> PROBLEM REQUIREMENTS: For the listing below, give the count of lines containing "housing", and no other text.

*****

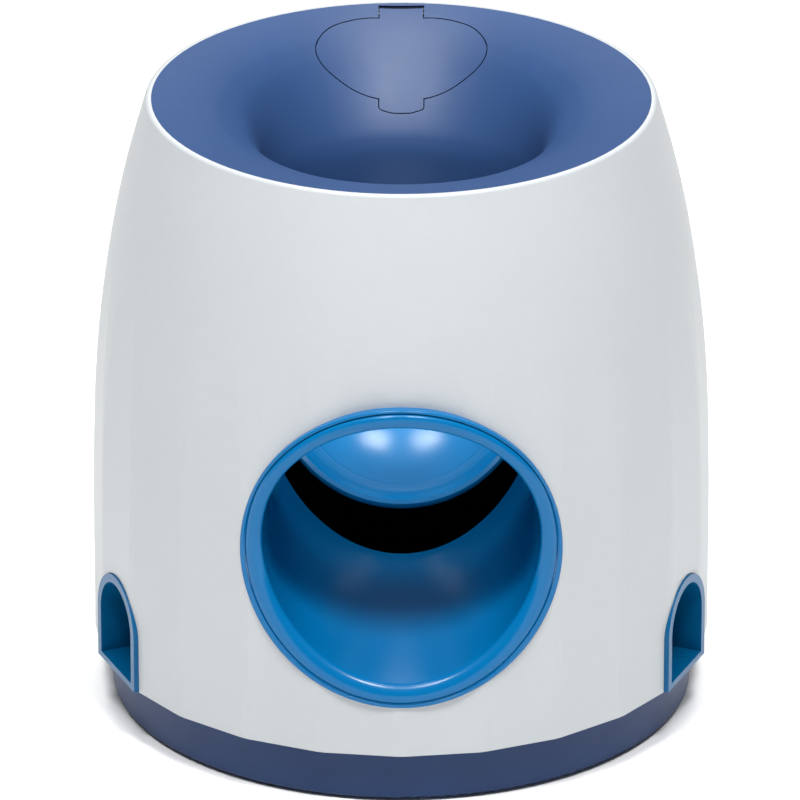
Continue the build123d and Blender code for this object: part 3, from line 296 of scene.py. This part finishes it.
def on_bell(p, c):
    """Inside of the funnel and top of the lid."""
    def at(x, y, z):
        phi = np.arctan2(y, x)
        phi = np.where(c[:, 1] >= 0, np.where(y < 0, np.where(x > 0, 0.0, pi), phi), np.where(y > 0, 0.0, phi))
        return bell_radius(RIM_Z - z, phi) - np.hypot(x, y)
    e = 0.03
    x, y, z = p[:, 0], p[:, 1], p[:, 2]
    zc = np.minimum(z, RIM_Z - e)
    ok = (abs(at(c[:, 0], c[:, 1], c[:, 2])) < 0.14) & (abs(at(x, y, z)) < 0.05)
    lo, hi = np.where(c[:, 1] >= 0, 0.0, -2 * e), np.where(c[:, 1] >= 0, 2 * e, 0.0)
    g = np.stack([at(x + e, y, zc) - at(x - e, y, zc), at(x, y + hi, zc) - at(x, y + lo, zc),
                  at(x, y, zc + e) - at(x, y, zc - e)], 1)
    return ok, g


def on_base(p, c):
    """Drafted wall of the base."""
    r, az = np.hypot(c[:, 0], c[:, 1]), np.arctan2(p[:, 1], p[:, 0])
    ok = (abs(r - (81.2 + (c[:, 2] - 1.0) * tan(radians(2.6)))) < 0.1) & (c[:, 2] > 2.1) & (c[:, 2] < 16.3)
    return ok, np.stack([np.cos(az), np.sin(az), np.full(len(az), -tan(radians(2.6)))], 1)


CH = np.array([0, -cos(radians(8.0)), -sin(radians(8.0))])


def on_tube(p, c):
    """Bore of the ball chute."""
    o = np.array([0, -85.2, 75.9])

    def off(q):
        d = q - o
        return d - (d @ CH)[:, None] * CH
    dc, dp = off(c), off(p)
    return abs(np.linalg.norm(dc, axis=1) - 37.9) < 0.12, dp


def shade(ob, angle, surfaces=()):
    """Smooth by angle, then exact normals on the faces of known surfaces."""
    me = ob.data
    for q in me.polygons:
        q.use_smooth = True
    me.set_sharp_from_angle(angle=radians(angle))
    nl, npoly = len(me.loops), len(me.polygons)
    nrm = np.zeros(nl * 3, np.float32)
    me.corner_normals.foreach_get("vector", nrm)
    nrm = nrm.reshape(-1, 3).astype(float)
    co = np.zeros(len(me.vertices) * 3, np.float32)
    me.vertices.foreach_get("co", co)
    co = co.reshape(-1, 3).astype(float) / MM
    vi, tot = np.zeros(nl, np.int32), np.zeros(npoly, np.int32)
    me.loops.foreach_get("vertex_index", vi)
    me.polygons.foreach_get("loop_total", tot)
    fn = np.zeros(npoly * 3, np.float32)
    me.polygons.foreach_get("normal", fn)
    fi = np.repeat(np.arange(npoly), tot)
    fc = np.zeros((npoly, 3))
    np.add.at(fc, fi, co[vi])
    fc = (fc / tot[:, None])[fi]
    fn = fn.reshape(-1, 3).astype(float)[fi]
    for f in surfaces:
        ok, n = f(co[vi], fc)
        n = n / np.maximum(np.linalg.norm(n, axis=1), 1e-9)[:, None]
        n = n * np.sign((n * fn).sum(1))[:, None]
        ok = ok & ((n * fn).sum(1) > 0.86)
        nrm[ok] = n[ok]
    me.normals_split_custom_set([tuple(v) for v in nrm])


def twin(node, name, body, angle=30.0, surfaces=()):
    """Skin of a CAD node, welded into one mesh and shaded with exact normals."""
    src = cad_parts[node].data
    co = np.zeros(len(src.vertices) * 3, np.float32)
    src.vertices.foreach_get("co", co)
    co = co.reshape(-1, 3)
    key = np.round(co.astype(float) * 1e6).astype(np.int64)
    uniq, first, inv = np.unique(key, axis=0, return_index=True, return_inverse=True)
    inv = inv.reshape(-1)
    faces = [[int(inv[v]) for v in q.vertices] for q in src.polygons]
    faces = [f for f in faces if len(set(f)) == 3]
    me = bpy.data.meshes.new(name)
    me.from_pydata([tuple(map(float, co[i])) for i in first], [], faces)
    me.materials.append(MAT[NODE_MAT[node]])
    ob = bpy.data.objects.new(name, me)
    SC.collection.objects.link(ob)
    shade(ob, angle, surfaces)
    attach(ob, body)
    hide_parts(node)
    return ob


shell_skin = twin("outer_shell", "shell_skin", "housing", 24.0, (on_facets, on_turned, on_rim))
funnel_skin = twin("funnel", "funnel_skin", "housing", 30.0, (on_bell,))
lid_skin = twin("filler_lid", "lid_skin", "lid", 30.0, (on_bell,))
base_skin = twin("base_plate", "base_skin", "housing", 30.0, (on_base,))


def make(name, verts, faces):
    """Mesh object from points in millimetres, with outward faces."""
    me = bpy.data.meshes.new(name)
    me.from_pydata([tuple(float(c) * MM for c in v) for v in verts], [], [tuple(int(i) for i in f) for f in faces])
    bm = bmesh.new()
    bm.from_mesh(me)
    bmesh.ops.recalc_face_normals(bm, faces=bm.faces)
    bm.to_mesh(me)
    bm.free()
    ob = bpy.data.objects.new(name, me)
    SC.collection.objects.link(ob)
    return ob


def rows_mesh(name, rows, wrap=False, caps=False):
    """Rows of equal length, each closed on itself; wrap joins the last row to the first."""
    n, m = len(rows[0]), len(rows)
    faces = []
    for i in range(m if wrap else m - 1):
        j = (i + 1) % m
        faces += [(i * n + k, i * n + (k + 1) % n, j * n + (k + 1) % n, j * n + k) for k in range(n)]
    if caps:
        faces.append(tuple(range(n)))
        faces.append(tuple((m - 1) * n + k for k in range(n)))
    return make(name, np.concatenate([np.asarray(r, float) for r in rows]), faces)


def prism(name, outline, z0, z1):
    """Upright prism over a closed outline in X and Y."""
    return rows_mesh(name, [[(x, y, z) for x, y in outline] for z in (z0, z1)], caps=True)


def ring_of(r, cx, cy, n=160):
    return [(cx + r * cos(2 * pi * i / n), cy + r * sin(2 * pi * i / n)) for i in range(n)]


def solid_op(ob, other, op):
    """Boolean of two closed meshes, applied at once."""
    md = ob.modifiers.new("op", "BOOLEAN")
    md.operation, md.object, md.solver = op, other, "EXACT"
    dg = bpy.context.evaluated_depsgraph_get()
    me = bpy.data.meshes.new_from_object(ob.evaluated_get(dg))
    ob.modifiers.clear()
    old, ob.data = ob.data, me
    bpy.data.meshes.remove(old)
    bpy.data.objects.remove(other)
    if not me.polygons:
        raise RuntimeError("nothing left of " + ob.name)


# Ball chute. The rolled rim follows the curve of the shell: a flange with a fine
# groove, a round bead, and a soft turn into the bore.
FRONT_C, FRONT_R = -3.9, 83.0
ROLL = [(1.0, 4.5), (1.0, 2.2), (0.998, 1.62), (0.985, 1.22), (0.962, 0.98), (0.935, 0.88), (0.905, 0.84),
        (0.872, 0.86), (0.852, 1.00), (0.840, 1.35), (0.830, 1.75), (0.816, 1.75), (0.803, 1.25), (0.788, 0.88),
        (0.765, 0.60), (0.735, 0.40), (0.695, 0.22), (0.650, 0.10), (0.600, 0.03), (0.550, 0.0), (0.500, 0.01),
        (0.450, 0.05), (0.395, 0.12), (0.340, 0.22), (0.285, 0.36), (0.230, 0.54), (0.180, 0.76), (0.132, 1.03),
        (0.090, 1.35), (0.056, 1.70), (0.028, 2.12), (0.010, 2.60), (0.0, 3.2)]
SEGS = 288
th = np.linspace(0, 2 * pi, SEGS, endpoint=False)
RD = np.array([0, -cos(radians(8.5)), sin(radians(8.5))])


def on_front(r, centre, d):
    """Where the round line of radius r about an axis meets the curved front."""
    ey = np.array([0.0, d[2], -d[1]])
    ey = ey if ey[2] > 0 else -ey
    base = centre + r * (np.cos(th)[:, None] * np.array([1.0, 0, 0]) + np.sin(th)[:, None] * ey)
    y = FRONT_C - np.sqrt(FRONT_R ** 2 - base[:, 0] ** 2)
    s = (y - base[:, 1]) / d[1]
    return base + s[:, None] * d


p_in = on_front(37.9, np.array([0, -85.2, 75.9]), CH)
p_out = on_front(44.04, np.array([0, -85.2, 75.47]), RD)
rows = []
for t, dep in ROLL:
    q = p_in + t * (p_out - p_in)
    q[:, 1] = FRONT_C - np.sqrt(FRONT_R ** 2 - q[:, 0] ** 2)
    back = -(CH * (1 - t) + RD * t)
    if t > 0.78 and dep < 2:
        # the flange stays proud of the shell all round
        proud = -np.sqrt(r_turned(q[:, 2]) ** 2 - q[:, 0] ** 2) - q[:, 1]
        dep = (dep * np.clip((proud - 0.32) / 1.75, 0.08, 1.0))[:, None]
    rows.append(q + dep * back / abs(back[1]))
for dep in (6.0, 12.0, 20.0, 30.0, 42.0, 56.0, 72.0, 88.0):
    rows.append(p_in - dep * CH / abs(CH[1]))
axis0 = np.array([0, -85.2, 75.9])


def shell_row(r, s):
    ey = np.array([0.0, CH[2], -CH[1]])
    ey = ey if ey[2] > 0 else -ey
    return axis0 + r * (np.cos(th)[:, None] * np.array([1.0, 0, 0]) + np.sin(th)[:, None] * ey) - s * CH


rows[-1] = shell_row(37.9, 88.0)
rows += [shell_row(39.9, 88.0), shell_row(39.9, 30.0), shell_row(41.5, 30.0), shell_row(41.5, 17.5)]
chute_skin = rows_mesh("chute_skin", rows, wrap=True)
solid_op(chute_skin, prism("cut_a", ring_of(40.6, 0, 0), 68.0, 158.0), "DIFFERENCE")
solid_op(chute_skin, prism("cut_b", [(-60, -31), (60, -31), (60, 71), (-60, 71)], 68.0, 158.0), "DIFFERENCE")
solid_op(chute_skin, prism("cut_c", ring_of(60, 0, 40), 20.0, 69.0), "DIFFERENCE")
for s in (-1, 1):
    leg = prism("leg", ring_of(4.0, 15.0 * s, -25.5, 40), 22.8, 44.0)
    solid_op(leg, prism("bore", ring_of(1.5, 15.0 * s, -25.5, 24), 20.0, 36.4), "DIFFERENCE")
    solid_op(chute_skin, leg, "UNION")
chute_skin.data.materials.clear()
chute_skin.data.materials.append(MAT["chute"])
shade(chute_skin, 40.0, (on_tube,))
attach(chute_skin, "housing")
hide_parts("ball_chute")
dish_skin = twin("trigger_dish", "dish_skin", "trigger", 24.0)

# -------------------------------------------------------------------- floor
bm = bmesh.new()
bmesh.ops.create_grid(bm, x_segments=1, y_segments=1, size=6.0)
me = bpy.data.meshes.new("floor")
bm.to_mesh(me)
bm.free()
floor = bpy.data.objects.new("floor", me)
SC.collection.objects.link(floor)
fm = bpy.data.materials.new("floor_paper")
nt, b = clear_material(fm)
b.inputs["Roughness"].default_value = 0.9
b.inputs["Specular IOR Level"].default_value = 0.1
nt.links.new(mix_col(nt, noise(nt, 4.0, 2.0), (0.945, 0.945, 0.945), (0.955, 0.955, 0.955)), b.inputs["Base Color"])
me.materials.append(fm)

# ------------------------------------------------------------------- lights
SKY_LOW, SKY_TOP = 0.07, 1.05
world = bpy.data.worlds.new("studio")
SC.world = world
world.use_nodes = True
bg = world.node_tree.nodes["Background"]
bg.inputs[0].default_value = (1.0, 1.0, 1.0, 1.0)
wt = world.node_tree
w_dir = wt.nodes.new("ShaderNodeTexCoord")
w_sep = wt.nodes.new("ShaderNodeSeparateXYZ")
wt.links.new(w_dir.outputs["Generated"], w_sep.inputs[0])
w_up = math(wt, "POWER", math(wt, "MAXIMUM", w_sep.outputs[2], 0.0), 4.0)
wt.links.new(math(wt, "ADD", math(wt, "MULTIPLY", w_up, SKY_TOP), SKY_LOW), bg.inputs[1])


def area(name, loc, target, size, size_y, power, color=(1, 1, 1)):
    ld = bpy.data.lights.new(name, "AREA")
    ld.shape = "RECTANGLE"
    ld.size, ld.size_y = size, size_y
    ld.energy = power
    ld.color = color
    ob = bpy.data.objects.new(name, ld)
    ob.location = loc
    ob.rotation_euler = (Vector(target) - Vector(loc)).to_track_quat("-Z", "Y").to_euler()
    SC.collection.objects.link(ob)
    return ob


area("key_left", (-0.34, -0.72, 1.60), (0, 0, 0.08), 0.34, 0.34, 15.5)
area("key_right", (0.34, -0.72, 1.60), (0, 0, 0.08), 0.34, 0.34, 18.0)
area("over_left", (-0.27, -0.08, 1.65), (0, 0.02, 0.08), 0.22, 0.26, 5.5)
area("over_right", (0.27, -0.08, 1.65), (0, 0.02, 0.08), 0.22, 0.26, 5.5)
area("backdrop", (0.0, 2.9, 2.6), (0, 2.9, 0.0), 1.6, 3.6, 48.0)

*****

> REPLY: 4